FARGO — In Emily Vieweg’s poems, there’s always a juicy kernel of knowledge that pops past the tongue and bounces down each short line, leaving the reader with a refreshed finish on the tail end of a period.
Her words are set in typical environments, like picking pomegranates in from the produce aisle. Her words shutter into existence from the clatter of a vintage typewriter, like this excerpt from "I'll Read Poems by the Pomegranates":
“lost in translation,
between time and place,
a spark blazing through.”
Vieweg is a poet and educator with published works including “Conversations with Beethoven and Bach” and a chapbook entitled “Look Where She Points.” Her new book, “but the flames,” will be published in 2021 by Finishing Line Press, an award-winning small press publisher based in Georgetown, Ky.
“My goal, as an artist and as a poet, is to make what I see in the world available to other people,” Vieweg says.
The poet teamed up with an award-winning orator, Maria Modi Tuya, to bring those words to life and streamed live to viewers on the other side of the internet as part of The Arts Partnership’s Community Supported Art program.
Watch the virtual Community Supported Art video to experience a live reading of Vieweg’s poem, “How It Used to Be.”
“She could identify with something in every single poem, which is fascinating because we come from two very different lives,” Vieweg says about the orator's initial reaction to the body of work. “I'm in my mid-40s, she's in her early 20s. I'm white, she's black. We just have different lives.”
Tasked with breathing life into Vieweg’s poetry, Modi Tuya brings her own background to the story. As a native of South Sudan, she was recognized as the North Dakota State Poetry Out Loud competition in 2018. She was also in the Top 10 finalists at the national competition in Washington, D.C.
“Poetry is life, regardless of our differences," she says. "We can have shared experiences from everyday life."
A communications student at Minnesota State University Moorhead, Modi Tuya speaks both Arabic and English and lived in Cairo, Egypt, for a small part of her childhood.
She worked for The Arts Partnership in the summer of 2019 as a communication intern, and that's where she was first introduced to Vieweg for an article she wrote on the poet.
“I think poetry is going to be a part of my life from going to college and throughout the future,” Modi Tuya says in a video interview from 2018 — something that's just as true today.

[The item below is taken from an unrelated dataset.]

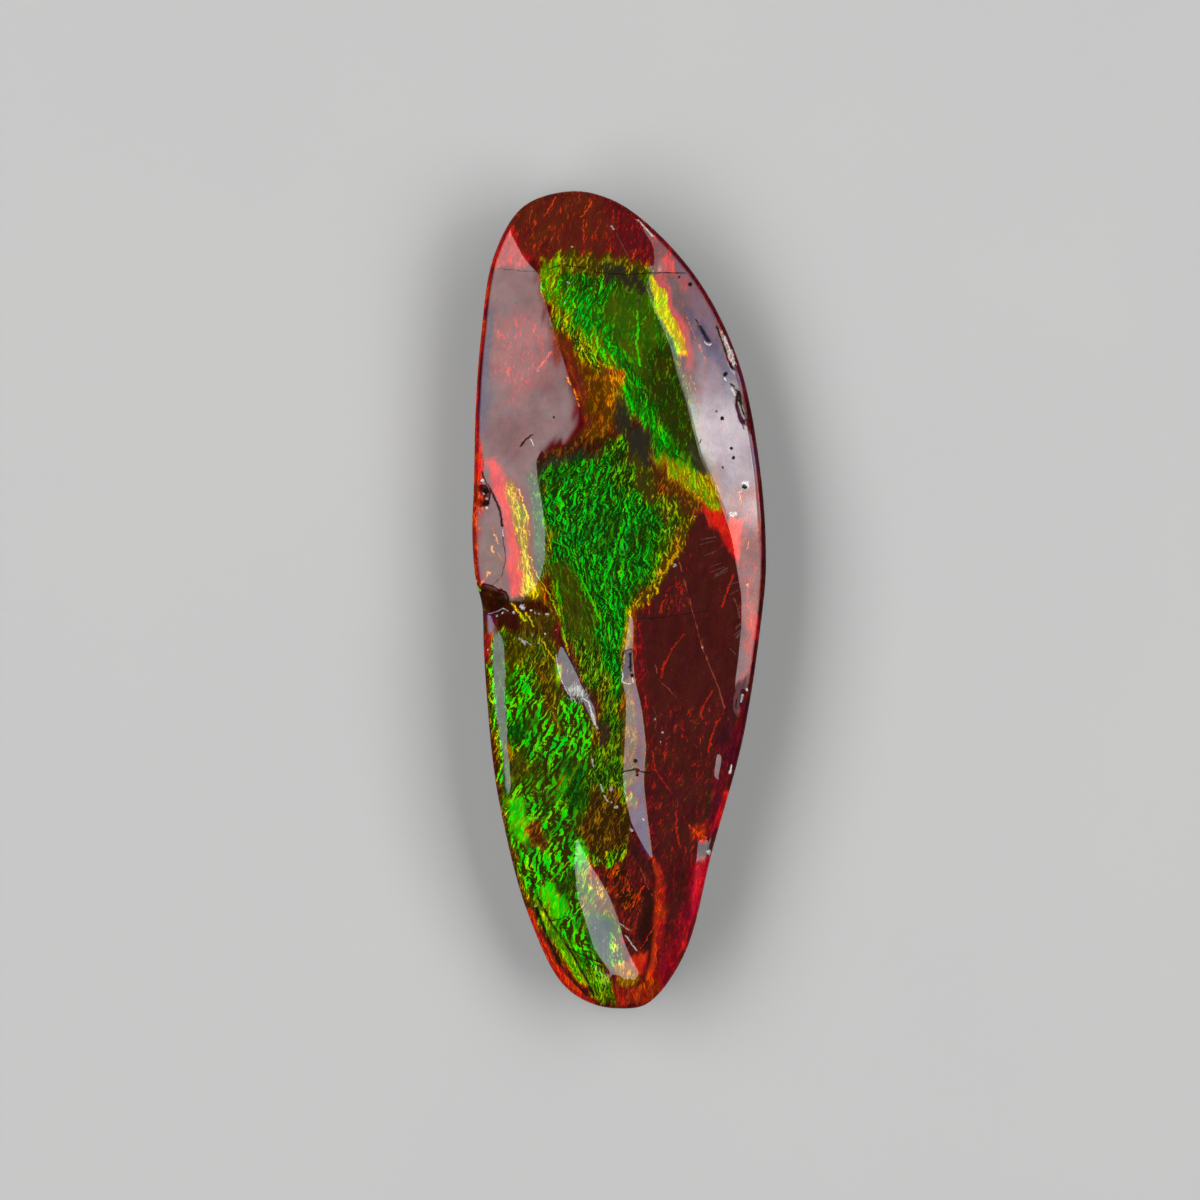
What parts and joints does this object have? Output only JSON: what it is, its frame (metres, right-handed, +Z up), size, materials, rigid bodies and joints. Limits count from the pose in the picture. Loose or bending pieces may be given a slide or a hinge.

“It has played such a significant part in my life," she says. "When I was younger, I was the shyest person ever, I had no confidence — poetry was my place,” Modi says.
As a place for people to feel at home, and as a thread to a single thought, Vieweg’s poetry is an invitation to connect.
“If someone from such a different life than me can find something to connect with, that is exactly what I want my poetry to be,” Vieweg says.
This article is part of a content partnership with The Arts Partnership, a nonprofit organization cultivating the arts in Fargo, Moorhead and West Fargo. For more information, visit http://theartspartnership.net.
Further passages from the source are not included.